Please explain your thinking about ’never’ having a Center Channel, perhaps a separate discussion?
Hope this does not hijack this thread!
Centre channel speakers are used in movie theatres so the dialog seems to come from the middle of the screen for those poor so.s (souls) sitting decidedly off-centre.
So of course, it has become a ’feature’ of home theatre. Really, how many people are that far off-centre at home that they need to have dialogue pinned to the screen?
Now if your main left and right speakers have good imaging, and you sit roughly where you should, you do not need a centre channel for movies.
But wait, there’s more. That centre channel interferes with the main speakers through the so-called comb-filter effect, both for direct sound and for reflections.

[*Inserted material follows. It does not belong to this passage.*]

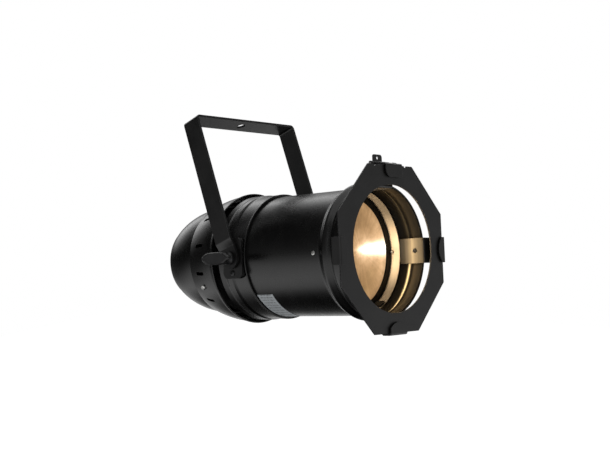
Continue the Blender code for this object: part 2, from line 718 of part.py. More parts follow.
def lens_barrel(carriage):
    front = LENS_FRONT_Y + LENS_EDGE + GAP
    inner = CARRIAGE_R - 1.6
    barrel = solid("lens_barrel", turned([
        (front, LENS_BULGE_R + 1.0), (front, CARRIAGE_R), (CARRIAGE_REAR_Y, CARRIAGE_R),
        (CARRIAGE_REAR_Y, inner), (front + 2.0, inner), (front + 2.0, LENS_BULGE_R + 1.0)]),
        "black_paint", carriage, (0.0, -LENS_FRONT_Y, 0.0))
    hole = slab(circle((ZOOM_STUD_Y, 0.0), 2.3, 12), 60.0, 76.0, "X")
    cut(barrel, spun(hole, math.degrees(ZOOM_ANGLE)))


def zoom_screw(carriage):
    """Knurled thumb screw that slides in the tube's slot; its origin is on its own axis."""
    sides = 20
    head = [(TUBE_R + 0.5, 5.0), (TUBE_R + 1.5, 5.0), (TUBE_R + 1.5, 7.0), (82.0, 7.0),
            (83.0, 6.0), (83.0, 0.0)]
    outline = [(TUBE_R - 6.5, 0.0), (TUBE_R - 6.5, 2.0), (TUBE_R + 0.5, 2.0)] + head
    shape = turned(outline, sides)
    bmesh.ops.rotate(shape, verts=shape.verts, cent=(0.0, 0.0, 0.0),
                     matrix=Matrix.Rotation(-math.pi / 2, 3, "Z"))
    place = (0.0, ZOOM_STUD_Y - LENS_FRONT_Y, 0.0)
    solid("zoom_screw", spun(shape, math.degrees(ZOOM_ANGLE)), "black_plastic", carriage, place)


# ---------------------------------------------------------------- light engine

def led_engine(can):
    back = SINK_Y[0] - GAP
    solid("led_cob", turned([(LED_Y - 1.0, 0.0), (LED_Y - 1.0, 12.0), (LED_Y, 12.0),
                             (LED_Y, 19.0), (back, 19.0), (back, 0.0)], 24),
          "led_yellow", can)
    rim = LED_Y - 1.0 - 13.0
    solid("reflector", turned([(LED_Y - GAP, 13.0), (LED_Y - GAP, 16.0), (rim, 31.0),
                               (rim, 29.5)], 24), "aluminium", can)


def heat_sink(can):
    base_end = SINK_Y[0] + 5.0
    pitch = 2 * SINK_R * 0.92 / (SINK_FINS - 1)
    outline = [(SINK_R, SINK_Y[0]), (-SINK_R, SINK_Y[0]), (-SINK_R, base_end)]
    for number in range(SINK_FINS):
        middle = (number - (SINK_FINS - 1) / 2) * pitch
        outline += [(middle - 1.1, base_end), (middle - 1.1, SINK_Y[1]),
                    (middle + 1.1, SINK_Y[1]), (middle + 1.1, base_end)]
    outline.append((SINK_R, base_end))
    sink = solid("heat_sink", slab(outline, -SINK_R - 2.0, SINK_R + 2.0, "Z"), "aluminium", can)
    trim(sink, turned([(150.0, 0.0), (150.0, SINK_R), (210.0, SINK_R), (210.0, 0.0)], 32))


def bulkhead(can):
    plate = solid("bulkhead", slab(circle((0.0, 0.0), TUBE_R + 1.0, SEGMENTS), *BULKHEAD_Y),
                  "black_steel", can)
    cut(plate, slab(circle((0.0, 0.0), 37.0, 24), 190.0, 210.0))


def dome_cage(can):
    """Ring on the bulkhead with four straps that carry the vented band across the air gap."""
    foot = BULKHEAD_Y[1] + GAP
    cage = solid("dome_cage", turned([(foot, 60.5), (foot, 69.0), (foot + 1.5, 69.0),
                                      (foot + 1.5, 60.5)], 32), "zinc", can)
    pad_low, pad_high = BAND_SCREW_Y - 6.0, BAND_SCREW_Y + 6.0
    pad_r = band_radius(pad_high) - WALL - 0.9
    outline = [(foot + 0.2, 66.0), (foot + 0.2, 68.4), (pad_low - 3.0, 69.2), (pad_low, pad_r),
               (pad_high, pad_r), (pad_high, pad_r - 1.5), (pad_low + 0.6, pad_r - 1.5),
               (pad_low - 2.0, 67.2), (foot + 2.5, 66.0)]
    straps = [spun(slab([(r, y) for y, r in outline], -6.0, 6.0, "Z"), angle)
              for angle in BAND_SCREW_ANGLES]
    join(cage, merged(*straps))
    holes = [spun(slab(circle((BAND_SCREW_Y, 0.0), 2.1, 12), 60.0, 80.0, "X"), angle)
             for angle in BAND_SCREW_ANGLES]
    cut(cage, merged(*holes))


def dome_screw(can, name, angle):
    seat = band_radius(BAND_SCREW_Y - 3.2) + GAP
    shape = moved(screw(3.2, 1.7, 1.6, 6.5), (seat, BAND_SCREW_Y, 0.0))
    solid(name, spun(shape, angle), "zinc", can)


def fan(can):
    half = FAN_SIZE / 2
    frame = solid("fan_frame", slab(rounded_box((-half, -half), (half, half), (5.0,) * 4, 3),
                                    *FAN_Y), "black_plastic", can)
    cut(frame, slab(circle((0.0, 0.0), 38.0, 32), FAN_Y[0] - 2.0, FAN_Y[1] + 2.0))
    rear = FAN_Y[1]
    join(frame, slab(circle((0.0, 0.0), 15.0, 24), rear - 3.0, rear - 0.2))
    join(frame, box((-39.0, rear - 2.8, -2.0), (39.0, rear - 0.4, 2.0)))
    join(frame, box((-2.0, rear - 2.7, -39.0), (2.0, rear - 0.5, 39.0)))


def fan_rotor(can):
    front, rear = FAN_Y[0] + 2.0, FAN_Y[1] - 4.0
    hub = turned([(front, 0.0), (front, 14.0), (rear, 15.0), (rear, 0.0)], 24)
    rotor = solid("fan_rotor", hub, "black_plastic", can)
    blades = []
    for number in range(7):
        outline = [(10.0, front + 3.0), (10.0, front + 5.0), (36.5, front + 5.0),
                   (36.5, front + 3.0)]
        blade = slab(outline, -9.0, 9.0, "Z")
        bmesh.ops.rotate(blade, verts=blade.verts, cent=(0.0, (front + rear) / 2 - 4.0, 0.0),
                         matrix=Matrix.Rotation(math.radians(32.0), 3, "X"))
        blades.append(spun(moved(blade, (0.0, 4.0, 0.0)), number * 360.0 / 7))
    join(rotor, merged(*blades))


def electronics(can):
    tray = solid("driver_tray", slab(circle((0.0, 0.0), 65.8, 32), 236.0, 237.5),
                 "zinc", can)
    cut(tray, slab(circle((0.0, 34.0), 14.0, 16), 230.0, 240.0))
    solid("led_driver", box((-42.0, 237.8, -36.0), (42.0, 290.0, 16.0)), "aluminium", can)
    solid("control_board", box((-26.0, 312.0, 7.5), (26.0, 313.6, 37.0)), "board_green", can)
    shape = box((-17.0, 314.0, DISPLAY_Z - 9.0), (17.0, PANEL_Y[0] - GAP, DISPLAY_Z + 9.0))
    display = solid("display", shape, "display", can)
    join(display, box((-14.6, 318.0, DISPLAY_Z - 6.6), (14.6, PANEL_Y[1] - 0.4, DISPLAY_Z + 6.6)))


def button(can, number, x):
    """Round cap with a flange behind the panel; its origin is on its own axis."""
    flange = PANEL_Y[0] - GAP
    outline = [(flange - 2.0, 0.0), (flange - 2.0, 4.0), (flange, 4.0), (flange, 3.0),
               (326.2, 3.0), (326.8, 2.4), (326.8, 0.0)]
    solid(f"button_{number}", turned(outline, 16), "black_plastic", can, (x, 0.0, BUTTON_Z))


def socket_cup(depth_y):
    """Outline of a round connector: flange on the panel and a cup that opens to the rear."""
    face = PANEL_Y[1] + GAP
    return [(depth_y, 0.0), (depth_y, 10.5), (face, 10.5), (face, 12.4), (face + 1.4, 12.4)]


def data_sockets(can):
    face = PANEL_Y[1] + GAP + 1.4
    floor = face - 15.0
    outline = socket_cup(304.0) + [(face, 8.7), (floor, 8.7), (floor, 0.0)]
    male = solid("dmx_in_socket", turned(outline, 24), "black_plastic", can,
                 (-SOCKET_X, 0.0, SOCKET_Z))
    pins = [slab(circle(spot, 1.2, 8), floor - 2.0, face - 5.4)
            for spot in ((-3.6, 1.2), (3.6, 1.2), (0.0, -3.4))]
    join(male, merged(*pins))
    outline = socket_cup(304.0) + [(face, 0.0)]
    female = solid("dmx_out_socket", turned(outline, 24), "black_plastic", can,
                   (SOCKET_X, 0.0, SOCKET_Z))
    holes = [slab(circle(spot, 1.5, 8), face - 11.0, face + 3.0)
             for spot in ((-3.6, 1.2), (3.6, 1.2), (0.0, -3.4))]
    cut(female, merged(*holes))


def power_inlet(can):
    face = PANEL_Y[1] + GAP + 1.2
    body = solid("power_inlet", slab(inlet_outline(0.0), 300.0, face), "black_plastic", can)
    floor = face - 15.0
    cut(body, slab(inlet_outline(-1.7), floor, face + 3.0))
    blades = [box((x - 1.0, floor - 2.0, INLET_Z + z - 2.0),
                  (x + 1.0, face - 5.4, INLET_Z + z + 2.0))
              for x, z in ((-7.0, -1.5), (7.0, -1.5), (0.0, 2.5))]
    join(body, merged(*blades))


# ---------------------------------------------------------------- assembly

def build():
    clear_scene()
    drop = Vector((0.0, math.sin(YOKE_LEAN), math.cos(YOKE_LEAN))) * -YOKE_HEIGHT
    pivot_axis = empty("pivot_axis", drop)
    yoke_frame = empty("yoke_frame", (0.0, 0.0, 0.0), pivot_axis, lean=-YOKE_LEAN)
    can = empty("can_frame", (0.0, -PIVOT_Y, -PIVOT_Z), pivot_axis)
    carriage = empty("carriage_frame", (0.0, LENS_FRONT_Y, 0.0), can)

    yoke(yoke_frame)
    for name, side in (("left", -1), ("right", 1)):
        pivot_washer(pivot_axis, f"pivot_washer_{name}", side)
        pivot_knob(pivot_axis, f"pivot_knob_{name}", side)
        pivot_bracket(can, f"pivot_bracket_{name}", side)
        bracket_screws(can, name, side)
        stop_screw(can, f"stop_screw_{name}", side)

    front_tube(can)
    label(can)
    front_collar(can)
    rear_ring(can)
    rear_band(can)
    rear_dome(can)
    rear_panel(can)

    gel_frame(can)
    side_reach = GEL_WIDTH / 2 + EDGE_PLAY + CLIP_THICK
    low_reach = GEL_HEIGHT / 2 - GEL_RISE + EDGE_PLAY + CLIP_THICK
    clip(can, "clip_left", 180.0, side_reach, CLIP_SIDE_TAB)
    clip(can, "clip_right", 0.0, side_reach, CLIP_SIDE_TAB)
    clip(can, "clip_bottom", 270.0, low_reach, CLIP_BOTTOM_TAB)
    latch_base(can)
    for name, angle in (("right", 0.0), ("top", 90.0), ("left", 180.0), ("bottom", 270.0)):
        clip_rivet(can, f"clip_rivet_{name}", angle)
    latch_flap(can)
    latch_pin(can)
    latch_spring(can)

    lens(carriage)
    lens_ring(carriage)
    lens_barrel(carriage)
    zoom_screw(carriage)

    led_engine(can)
    heat_sink(can)
    bulkhead(can)
    dome_cage(can)
    for number, angle in enumerate(BAND_SCREW_ANGLES, 1):
        dome_screw(can, f"dome_screw_{number}", angle)
    fan(can)
    fan_rotor(can)
    electronics(can)
    for number, x in enumerate(button_places(), 1):
        button(can, number, x)
    data_sockets(can)
    power_inlet(can)


build()
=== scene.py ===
"""Looks of the par can light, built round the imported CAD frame.

Lengths are in millimetres in the can frame: y = 0 in the plane of the gel frame with +y to the
rear, z = 0 and x = 0 on the beam axis. `place` turns them into the row frame's metres.
"""
import math
import random

import bmesh
import bpy
from mathutils import Matrix, Vector


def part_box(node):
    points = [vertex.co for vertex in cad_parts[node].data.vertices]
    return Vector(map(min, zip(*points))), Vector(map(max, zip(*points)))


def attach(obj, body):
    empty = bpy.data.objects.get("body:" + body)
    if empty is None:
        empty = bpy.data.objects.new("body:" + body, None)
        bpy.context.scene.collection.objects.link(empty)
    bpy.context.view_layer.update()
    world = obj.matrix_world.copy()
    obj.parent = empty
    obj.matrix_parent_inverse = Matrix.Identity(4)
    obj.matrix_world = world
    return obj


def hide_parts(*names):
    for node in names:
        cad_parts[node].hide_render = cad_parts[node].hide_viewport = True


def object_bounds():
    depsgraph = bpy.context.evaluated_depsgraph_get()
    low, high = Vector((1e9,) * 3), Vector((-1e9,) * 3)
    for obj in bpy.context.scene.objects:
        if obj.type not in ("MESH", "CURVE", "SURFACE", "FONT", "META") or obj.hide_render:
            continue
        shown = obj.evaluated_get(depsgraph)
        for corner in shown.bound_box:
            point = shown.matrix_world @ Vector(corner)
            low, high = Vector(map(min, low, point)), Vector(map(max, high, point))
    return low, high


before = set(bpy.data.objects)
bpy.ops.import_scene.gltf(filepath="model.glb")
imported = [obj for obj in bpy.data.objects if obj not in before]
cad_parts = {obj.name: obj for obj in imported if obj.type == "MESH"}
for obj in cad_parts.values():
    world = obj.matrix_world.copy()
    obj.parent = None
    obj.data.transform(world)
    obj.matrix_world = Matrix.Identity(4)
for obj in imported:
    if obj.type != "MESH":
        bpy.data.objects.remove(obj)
cad_low, cad_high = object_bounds()

MM = 0.001
TUBE_LOW, TUBE_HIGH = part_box("front_tube")
GEL_LOW, GEL_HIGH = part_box("gel_frame")
AXIS = Vector((0.0, (GEL_LOW.y + GEL_HIGH.y) / 2, (TUBE_LOW.z + TUBE_HIGH.z) / 2))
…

Worse still, most centre speakers lie sideways and have drivers each side of a tweeter. So they actually interfere with themselves (naughty) if you are not sitting dead centre or have significant room reflections. Not a good look (or listen).
I must admit that my main speakers emulate point sources of sound, and have huge sweet spots and imaging. They are either Quad ESL-2905 electrostatics or KEF Reference 1 speakers. The KEFs play a lot louder!
Could go into the comb-filter effect more - maybe in that other thread?
Meanwhile I've been playing vinyl and am really missing surround and immersive sound!